As Physiotherapists, we often get asked what the difference is between Clinical Pilates classes and gym run classes. Although both versions use machines called reformers, that is where the similarities end.
Firstly…what actually is Pilates?
Pilates is a form of exercise targeted at improving your core strength, balance and stability. It focuses on building strength in your deeper layer of abdominal muscles, your deep supportive spinal muscles and your hip/pelvic musculature. The idea being that building a strong core foundation will allow your body to function at a higher capacity, improve your posture and reduce the incidence of lower back pain.
Clinical vs Gym/studio Pilates
The first major difference is that Clinical Pilates reformer classes are run by fully qualified Physiotherapists, not Pilates Instructors.

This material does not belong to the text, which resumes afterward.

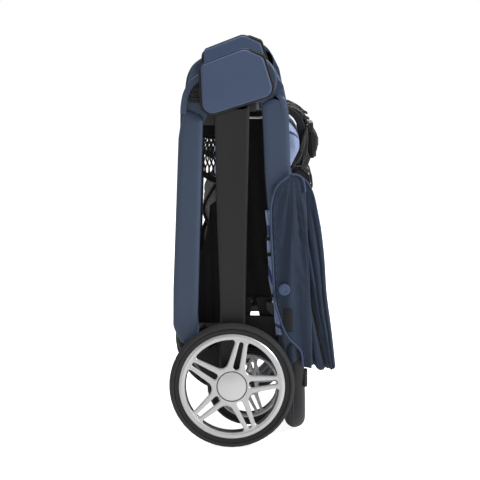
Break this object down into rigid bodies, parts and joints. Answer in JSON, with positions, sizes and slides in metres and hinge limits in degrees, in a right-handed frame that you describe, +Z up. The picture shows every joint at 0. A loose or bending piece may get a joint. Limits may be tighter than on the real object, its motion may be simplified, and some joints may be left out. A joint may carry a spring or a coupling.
{
  "type": "baby stroller",
  "caption": "Compact folding baby stroller, stored folded and standing: fold hubs, side tubes, spoked wheels, swivel casters, padded seat, harness and pleated canopy.",
  "frame": {"origin": "centre of the folded stroller's footprint, on the ground it stands on", "axes": "+Z up; +X towards the folded handle and canopy, the rear when unfolded; -Y the stroller's left side, +Y its right"},
  "size_m": [0.2725, 0.4996, 0.6527],
  "materials": {
    "black_leg": "satin",
    "black_plastic": "matte",
    "blue_cover": "satin",
    "steel": "satin",
    "black_metal": "satin",
    "black_fabric": "woven",
    "tyre": "matte",
    "rim": "satin silver",
    "cap": "brushed silver",
    "blue_metal": "satin powder coat",
    "dark_plastic": "matte",
    "grip_leather": "fine grain",
    "board": "fabric covered",
    "lining_fabric": "printed knit",
    "webbing": "ribbed webbing",
    "blue_plastic": "satin",
    "canopy_fabric": "pleated weave"
  },
  "bodies": {
    "rear_frame": {"left_rear_leg": "black_leg", "right_rear_leg": "black_leg", "left_hub_housing": "black_plastic", "right_hub_housing": "black_plastic", "left_hub_cover": "blue_cover", "right_hub_cover": "blue_cover", "left_hub_inner_cover": "blue_cover", "right_hub_inner_cover": "blue_cover", "hub_pivot_pins": "steel", "rear_cross_tube": "black_metal", "rear_axle_stubs": "steel", "basket": "black_fabric"},
    "left_rear_wheel": {"left_rear_tyre": "tyre", "left_rear_rim": "rim", "left_rear_hub_cap": "cap"},
    "right_rear_wheel": {"right_rear_tyre": "tyre", "right_rear_rim": "rim", "right_rear_hub_cap": "cap"},
    "front_frame": {"left_front_leg": "blue_metal", "right_front_leg": "blue_metal", "left_caster_housing": "black_plastic", "right_caster_housing": "black_plastic", "front_cross_tube": "black_metal", "footrest": "dark_plastic", "caster_rivets": "steel"},
    "left_caster": {"left_fork": "black_plastic", "left_front_axle": "steel"},
    "right_caster": {"right_fork": "black_plastic", "right_front_axle": "steel"},
    "left_front_wheel": {"left_front_tyre": "tyre", "left_front_rim": "rim", "left_front_hub_cap": "cap"},
    "right_front_wheel": {"right_front_tyre": "tyre", "right_front_rim": "rim", "right_front_hub_cap": "cap"},
    "handle": {"left_handle_tube": "blue_metal", "right_handle_tube": "blue_metal", "handle_grip": "grip_leather", "backrest_shell": "board", "backrest_pad": "lining_fabric", "backrest_brackets": "dark_plastic", "harness_straps": "webbing", "shoulder_pads": "black_fabric", "buckle": "dark_plastic", "canopy_pivot_pins": "dark_plastic", "canopy_rear_hoop": "dark_plastic", "canopy_rear_panel": "canopy_fabric", "canopy_poppers": "blue_plastic", "label_patches": "black_fabric"},
    "fold_button": {"fold_button": "dark_plastic"},
    "buckle_button": {"buckle_button": "dark_plastic"},
    "seat": {"seat_frame": "black_metal", "seat_pad": "lining_fabric"},
    "brake": {"brake_pedal": "dark_plastic"},
    "canopy_mid": {"canopy_mid_hoop": "dark_plastic", "canopy_mid_panel": "canopy_fabric"},
    "canopy_front": {"canopy_front_hoop": "dark_plastic", "canopy_front_panel": "canopy_fabric"}
  },
  "joints": [
    {"name": "left_rear_wheel_spin", "type": "hinge", "parent": "rear_frame", "child": "left_rear_wheel", "pos_m": [-0.03375, -0.235, 0.1025], "axis": [0, 1, 0], "continuous": true},
    {"name": "right_rear_wheel_spin", "type": "hinge", "parent": "rear_frame", "child": "right_rear_wheel", "pos_m": [-0.03375, 0.235, 0.1025], "axis": [0, 1, 0], "continuous": true},
    {"name": "handle_fold", "type": "hinge", "parent": "rear_frame", "child": "handle", "pos_m": [0.00225, 0, 0.6], "axis": [0, -1, 0], "range_deg": [0, 120]},
    {"name": "front_leg_fold", "type": "hinge", "parent": "rear_frame", "child": "front_frame", "pos_m": [-0.05575, 0, 0.6], "axis": [0, 1, 0], "range_deg": [0, 65]},
    {"name": "seat_fold", "type": "hinge", "parent": "rear_frame", "child": "seat", "pos_m": [-0.03675, 0, 0.575], "axis": [0, 1, 0], "range_deg": [0, 125]},
    {"name": "left_caster_swivel", "type": "hinge", "parent": "front_frame", "child": "left_caster", "pos_m": [-0.08375, -0.142, 0.157], "axis": [-0.5592, 0, 0.829], "range_deg": [0, 40]},
    {"name": "right_caster_swivel", "type": "hinge", "parent": "front_frame", "child": "right_caster", "pos_m": [-0.08375, 0.142, 0.157], "axis": [-0.5592, 0, 0.829], "range_deg": [-40, 0]},
    {"name": "left_front_wheel_spin", "type": "hinge", "parent": "left_caster", "child": "left_front_wheel", "pos_m": [-0.00704, -0.142, 0.08619], "axis": [0, 1, 0], "continuous": true},
    {"name": "right_front_wheel_spin", "type": "hinge", "parent": "right_caster", "child": "right_front_wheel", "pos_m": [-0.00704, 0.142, 0.08619], "axis": [0, 1, 0], "continuous": true},
    {"name": "canopy_open", "type": "hinge", "parent": "handle", "child": "canopy_mid", "pos_m": [0.05525, 0, 0.42], "axis": [0, -1, 0], "range_deg": [0, 50]},
    {"name": "canopy_front_open", "type": "hinge", "parent": "canopy_mid", "child": "canopy_front", "pos_m": [0.05525, 0, 0.42], "axis": [0, -1, 0], "range_deg": [0, 50]},
    {"name": "brake_press", "type": "hinge", "parent": "rear_frame", "child": "brake", "pos_m": [-0.03375, -0.154, 0.215], "axis": [0, 1, 0], "range_deg": [0, 18]},
    {"name": "fold_button_press", "type": "slide", "parent": "handle", "child": "fold_button", "axis": [-1, 0, 0], "range_m": [0, 0.003], "stiffness_N_per_m": 400},
    {"name": "buckle_button_press", "type": "slide", "parent": "handle", "child": "buckle_button", "axis": [-1, 0, 0], "range_m": [0, 0.002], "stiffness_N_per_m": 500}
  ],
  "couplings": [
    {"joint": "front_leg_fold", "follows": "handle_fold", "ratio": 0.5416},
    {"joint": "seat_fold", "follows": "handle_fold", "ratio": 1.0416},
    {"joint": "canopy_front_open", "follows": "canopy_open", "ratio": 1}
  ]
}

This means that not only does your Instructor have 4 years of university training in anatomy, physiology and injury management, they are also trained in what is known as “clinical reasoning”. This means that they are fully qualified and highly trained to assess you and establish which particular type of exercise is suitable for your injury or condition, whether that be lower back pain, shoulder pain, a medical illness or pregnancy. Your Physiotherapist will also be able to modify your exercise program to account for flare ups or changes in your injury on a particular day or week. Hence, your Clinical Pilates program is specifically tailored to meet your needs.
The second major difference is the class size. Clinical Pilates classes are usually kept to a maximum of 3 or 4 people per group, ensuring that you receive adequate supervision and attention, in order to monitor technique and prevent injury. Gym classes often have 10-12 people in a class, sometimes up to 20! It is impossible for the instructor to monitor technique and also modify exercises for the individual. When using any piece of exercise machinery whether it be a reformer or gym machine, correct technique is essential otherwise injuries can occur. It can be very difficult to monitor each person closely in bigger class sizes, which is why classes are kept small.
Why should I do Clinical Pilates if I don’t have an injury?
You don’t need to have an injury to attend Clinical Pilates classes, many people attend classes to keep fit and healthy, enjoying the personalised attention that a small class size allows. It gives them the peace of mind to know that they are performing the exercises correctly under qualified supervision. Clinical Pilates improves core strength, changes your body shape, assists with posture and alignment, and provides a safe way to tone the whole body.
There can be the misconception that Clinical Pilates won’t be as challenging as a gym based reformer class. However, this is not the case at all. Programs can be as challenging as the individual requires and are always modified and progressed over time as your body adapts. It all comes back to the small class sizes, and therefore having the ability to individualise programs.